At the Saturday Evening Post the people were old, they were tired.   Television had come and they were taking advertising from magazines like the Saturday Evening Post, which was carrying Ladies Home Journal, Holiday, House and Home.  They then asked me to be Editor of the Post.   It was a wonderful job, but I didn’t know about all the problems of the corporation.  I went up to Philadelphia and was Assistant Managing Editor, then Managing Editor, got caught up in corporate BS, the trench warfare.   We had a circulation of 7 million a week, and you had to produce 10 or 12 stories, fiction, and covers…an incredible rat race. 

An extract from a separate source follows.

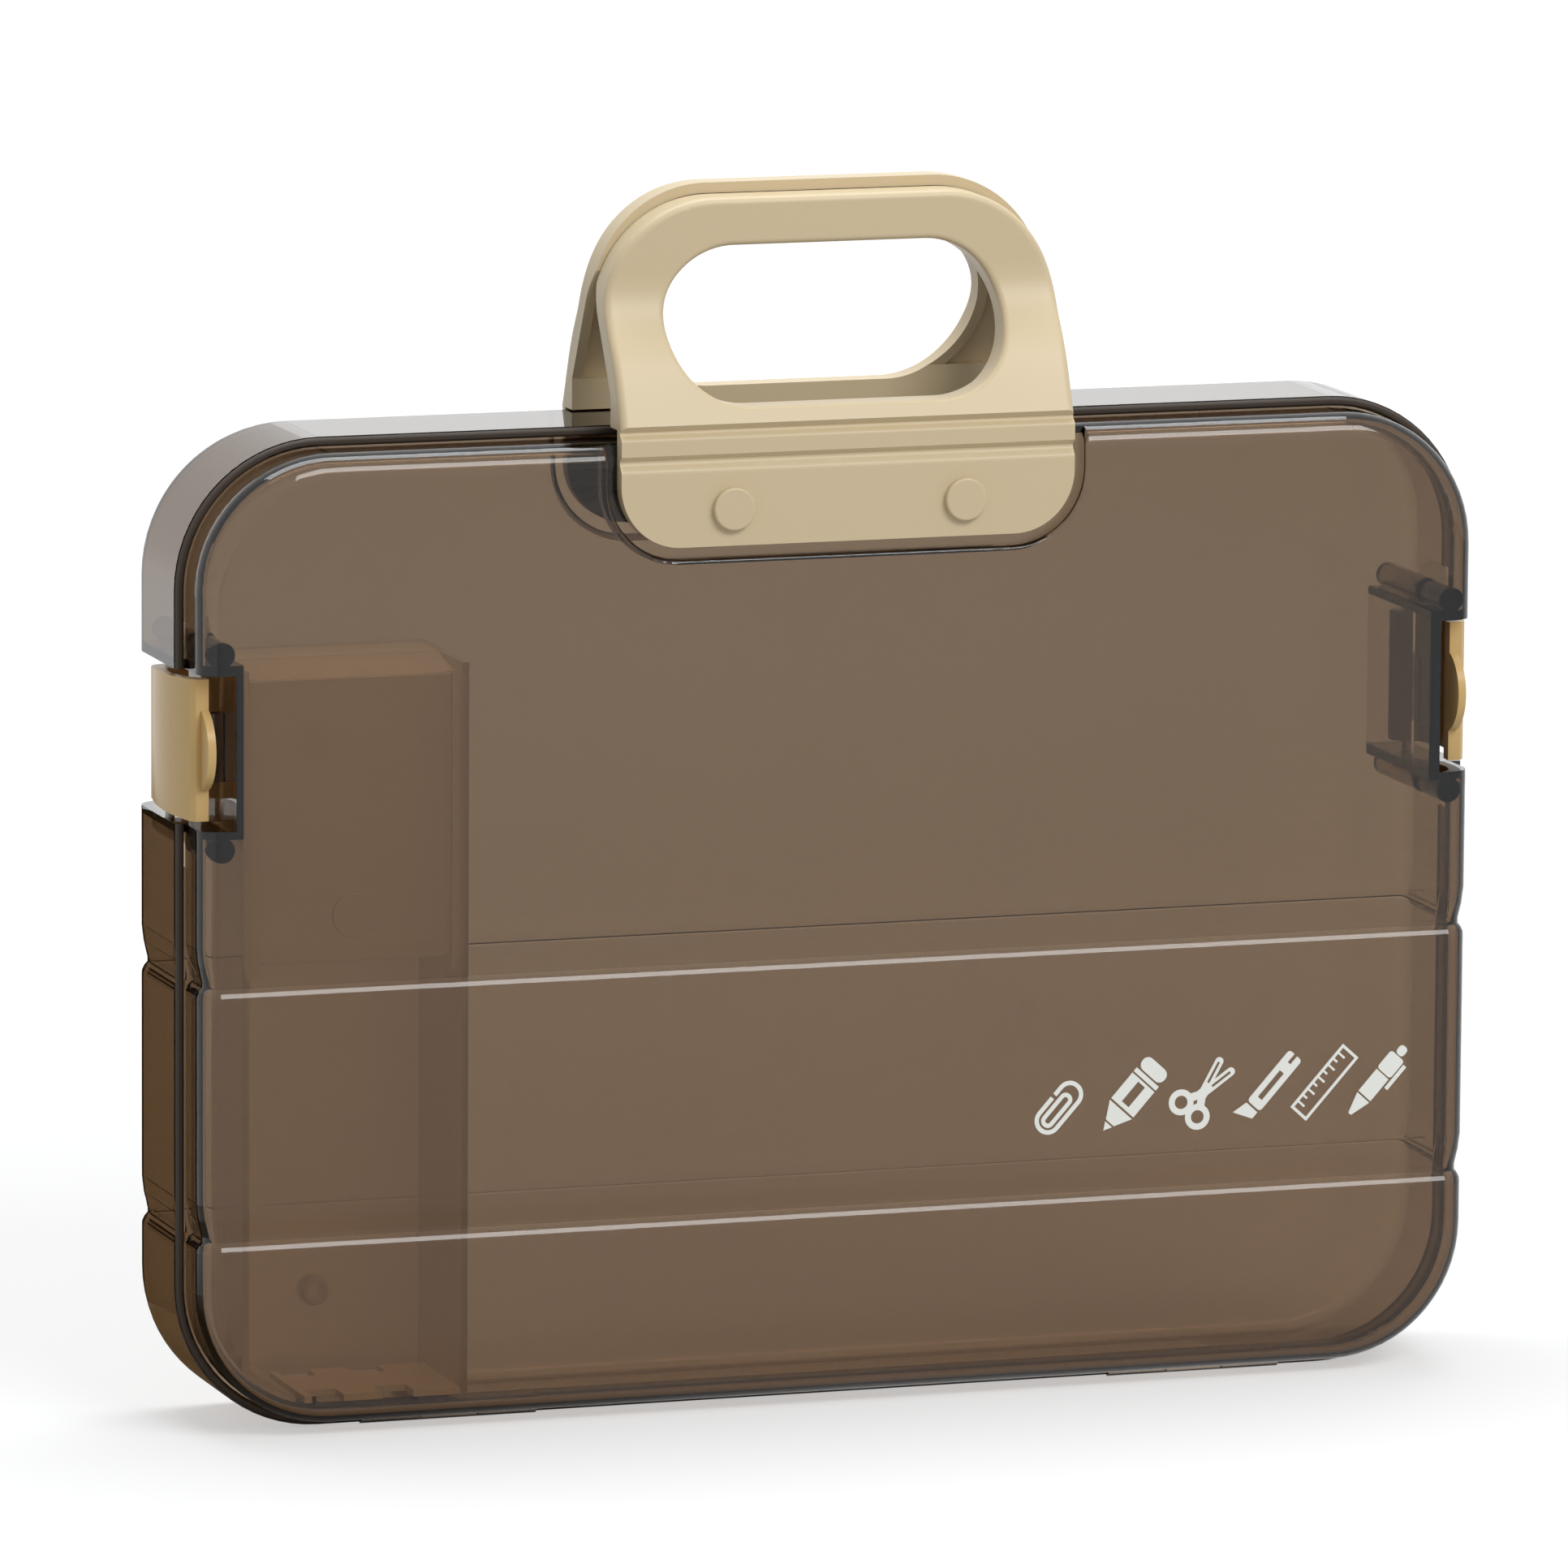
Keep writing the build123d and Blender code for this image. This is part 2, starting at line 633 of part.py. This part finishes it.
# notched rack that the pens stand on
pen_rack = block(rack_x0, inner_x1 - rack_gap, rack_y0, rack_y1, rack_z, rack_z + rack_t)
for nx in notch_x:
    for ny in (rack_y0, rack_y1):
        pen_rack -= block(nx - notch_half, nx + notch_half, ny - notch_deep, ny + notch_deep,
                          rack_z - 1, rack_z + rack_t + 1)

# pegs that hold the pen case on its studs
case_pegs = []
peg_head_y = pen_back - pen_t
for px, pz in stud_places:
    head = rod_y(px, pz, stud_boss_r - 0.4, peg_head_y - 1.2, peg_head_y)
    head = chamfer(head.faces().sort_by(Axis.Y)[0].edges(), 0.4)
    case_pegs.append(head + rod_y(px, pz, stud_r, peg_head_y - 0.2, case_back - wall - 0.4))


# ---- printed pictograms on the front face ----
ink_t = 0.12


def tilted(shape2d, cx, cz):
    """Place a pictogram drawn upright at its spot, leaning to the right."""
    return Pos(cx, cz) * (Rot(0, 0, -42) * shape2d)


def bar(x0, z0, x1, z1):
    """Flat bar between two corners."""
    return Pos((x0 + x1) / 2, (z0 + z1) / 2) * Rectangle(abs(x1 - x0), abs(z1 - z0))


def clip_sign():
    outer = RectangleRounded(7.6, 16.4, 3.7) - RectangleRounded(5.2, 14.0, 2.5)
    loop = Pos(0, -0.9) * (RectangleRounded(3.8, 11.0, 1.8) - RectangleRounded(1.5, 8.7, 0.7))
    wire_end = bar(-4.0, 0.8, -2.0, 1.8)
    return [outer - wire_end, loop]


def pencil_sign():
    eraser = Pos(0, 9.1) * RectangleRounded(8.4, 4.0, 1.9)
    band = bar(-4.2, 5.3, 4.2, 6.6)
    body = bar(-4.2, -4.0, 4.2, 4.8) - bar(-1.3, -2.8, 1.3, 4.0)
    cone = Polygon((-4.2, -4.6), (-1.5, -9.2), (1.5, -9.2), (4.2, -4.6), align=None)
    tip = Polygon((-1.3, -9.7), (0, -11.9), (1.3, -9.7), align=None)
    return [eraser, band, body, cone, tip]


def scissors_sign():
    cross = Pos(0, 0) * Circle(1.5)
    for s in (-1, 1):
        blade = bar(-1.15, -1.0, 1.15, 9.8) + Pos(0, 9.8) * Circle(1.15)
        blade -= bar(-0.35, 3.4, 0.35, 9.6)
        cross += Rot(0, 0, s * 13) * blade
        cross += Pos(s * 3.1, -5.4) * (Circle(3.5) - Circle(1.8))
        cross += Rot(0, 0, -s * 34) * bar(-1.1, -3.4, 1.1, 0.5)
    return [cross]


def knife_sign():
    body = Pos(0, 2.2) * RectangleRounded(4.8, 17.6, 1.0)
    body -= bar(-0.75, -4.0, 0.75, 5.2)
    body -= bar(-0.5, 8.2, 0.5, 11.2)
    blade = Polygon((-2.2, -7.2), (-3.4, -11.6), (2.0, -9.4), (2.0, -7.2), align=None)
    return [body, blade]


def ruler_sign():
    body = bar(-3.0, -11.0, 3.0, 11.0) - bar(-2.2, -10.2, 2.2, 10.2)
    for k in range(9):
        z = -8.4 + 2.1 * k
        reach = 2.5 if k % 2 == 0 else 1.6
        body += bar(-2.5, z - 0.3, -2.5 + reach, z + 0.3)
    return [body]


def pen_sign():
    barrel = bar(-2.3, -4.6, 2.3, 3.0)
    cap = Pos(0, 6.4) * RectangleRounded(5.0, 6.0, 0.9)
    knob = Pos(0, 11.1) * RectangleRounded(2.6, 2.8, 1.0)
    tip = Polygon((-2.3, -5.1), (-0.5, -10.8), (0.5, -10.8), (2.3, -5.1), align=None)
    clip = bar(2.9, 0.6, 4.0, 8.6)
    return [barrel, cap, knob, tip, clip]


signs = (
    (clip_sign, 59.9, 76.9),
    (pencil_sign, 80.4, 78.9),
    (scissors_sign, 100.2, 78.4),
    (knife_sign, 119.2, 79.3),
    (ruler_sign, 134.8, 79.7),
    (pen_sign, 149.3, 78.8),
)
pictograms = []
for make_sign, sx, sz in signs:
    for piece in make_sign():
        ink = prism_y(tilted(piece, sx, sz), case_front - ink_t, case_front)
        pictograms.extend(ink.solids())

nodes = {
    "rear_shell": rear_shell,
    "front_shell": front_shell,
    "rear_handle": rear_handle,
    "front_handle": front_handle,
    "rear_handle_rivets": Compound(rear_rivets),
    "front_handle_rivets": Compound(front_rivets),
    "rear_rivet_washers": Compound(rear_washers),
    "front_rivet_washers": Compound(front_washers),
    "left_latch": left_latch,
    "right_latch": right_latch,
    "left_latch_pin": left_latch_pin,
    "right_latch_pin": right_latch_pin,
    "hinge_pins": Compound(hinge_pins),
    "locating_pegs": Compound(pegs),
    "rim_seal": rim_seal,
    "pen_case": pen_case,
    "pen_lid": pen_lid,
    "pen_rack": pen_rack,
    "pen_case_pegs": Compound(case_pegs),
    "pictogram_print": Compound(pictograms),
}
for name, shape in nodes.items():
    export_step(shape, f"parts/{name}.step")
    box = shape.bounding_box()
    print(name, len(shape.solids()), round(shape.volume, 1),
          [round(v, 2) for v in (box.min.X, box.min.Y, box.min.Z, box.max.X, box.max.Y, box.max.Z)])
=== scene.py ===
import math

import bpy
from mathutils import Matrix, Vector

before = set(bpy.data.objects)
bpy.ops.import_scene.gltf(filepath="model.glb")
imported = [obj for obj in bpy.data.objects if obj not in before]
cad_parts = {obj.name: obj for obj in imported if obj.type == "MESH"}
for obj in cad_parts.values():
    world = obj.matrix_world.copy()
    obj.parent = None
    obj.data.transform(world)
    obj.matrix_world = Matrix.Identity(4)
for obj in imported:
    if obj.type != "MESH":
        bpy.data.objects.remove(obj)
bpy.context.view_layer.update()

# ---- camera: long lens, seen from the front, the object's left and a little above ----
CAM_SIDE = math.radians(18.5)
CAM_RISE = math.radians(9.6)
CAM_ROLL = math.radians(0.39)
CAM_AWAY = 3.693
CAM_LENS = 322.7
CAM_AIM = Vector((-0.01194, -0.010, 0.16445))
SENSOR = 36.0

# ---- stage, in metres ----
MIDDLE = Vector((0.0, 0.0, 0.15))       # the lamps face this point inside the case
FLOOR_HALF = 15.0
LIFT_FROM, LIFT_TO = 0.4, 2.2           # the floor gets paler between these distances
FADE_FROM, FADE_TO = 0.05, 0.22         # a fading card goes out between these distances
MAT_LEVEL = 0.0003                      # cards on the floor lie this far above it

# ---- colours, linear; densities per metre ----
TINT_TOP = (0.97, 0.97, 0.96)
TINT_FOOT = (0.96, 0.91, 0.84)
SMOKE = (0.44, 0.30, 0.13)
SMOKE_DENSITY = 580.0
INSERT = (0.95, 0.90, 0.80)
INSERT_SMOKE = (0.80, 0.68, 0.50)
INSERT_DENSITY = 25.0
BEIGE = (0.615, 0.50, 0.32)
# latch plastic: a warmer beige than the handle, made more saturated still as a painted warm reflection
# like the one its shaded left side shows
LATCH_WITH_WARM_REFLECTION = (0.60, 0.405, 0.165)
STEEL = (0.56, 0.55, 0.53)
PEG = (0.020, 0.016, 0.014)
SEAL = (0.030, 0.018, 0.010)
INK = (0.86, 0.87, 0.82)
PLASTIC_IOR = 1.49
FLOOR = 0.48
LIFT_NEAR = 0.48
LIFT_FAR = 0.80
CARD = (0.12, 0.075, 0.035)
MAT = (0.70, 0.71, 0.72)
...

In 1965 I left that, and I had what I call a “brass parachute.”    It was enough to get started on being a freelance writer who wrote books.  I went to Washington, and I needed a typist.   (Looks at Joan in audience.) 

“You want to tell that part?”  

I met Joan, and we talked about Washington Island.  I didn’t know where this place was. I couldn’t conceive of it.  We ran off together, and we had a wonderful life.  We’ve written …how many books? 

Anyway, our lives have been hectic, and scary at times.  We’ve managed, since 1967, to write many books.  Sometimes we’ve had some pretty good luck with very good sellers.  There’ve been very lean times, too.  Feast or famine, unless you hit one big one.   But, it’s a very rewarding life.   We’re very pleased now to see books such as David Halberstam’s new book The Fifties using our books as references for this war.